Ron Cate - An Oregon Experience

The junction of mad cow road and Ship creek where we turned towards Joseph.

That intersection is where we turned left onto road 350 which is locally know as Little Sheep Creek Road to Joseph. This road is also a nice motorcycle road, again narrow and twisty until we reach the top of the Little Sheep Creek Hill. As soon as we clear the top of the hill the valley where Chief Joseph began his fateful trek to Montana lays itself out in front of us. Here the road is straighter and wider, but don’t get on it too much, the guys that drive the cars with the funny lights, get bored and love having you entertain them.

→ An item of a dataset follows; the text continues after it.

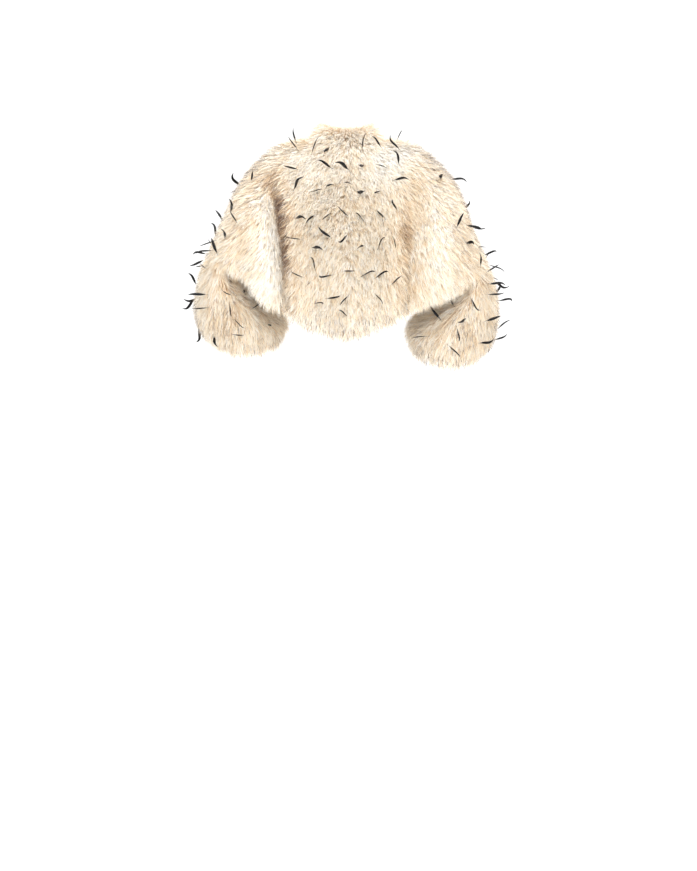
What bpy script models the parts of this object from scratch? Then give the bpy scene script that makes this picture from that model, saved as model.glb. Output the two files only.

The road comes to an intersection at Main street in Joseph. This is where we turn right onto state road SR 82. From here it is only six miles to Enterprise.
The area around Joseph and Enterprise is nine thousand-foot mountains with green fir and tamarack forest wedged in between the top end of the timber line and the lush green Wallowa Valley below. In almost sixty years of visiting the valley, I have never seen the area above the tree line without at least a few patches of snow. We road through this area without stopping to do any looking around, as it is the area where my wife was born and raised and I had spent many years backpacking, fishing and camping, it is full of back roads. A person could spend a life time looking around this beautiful mountain valley.

We made it to Enterprise with no farther challenges and had a good night sleep before continuing on with our trip the next day.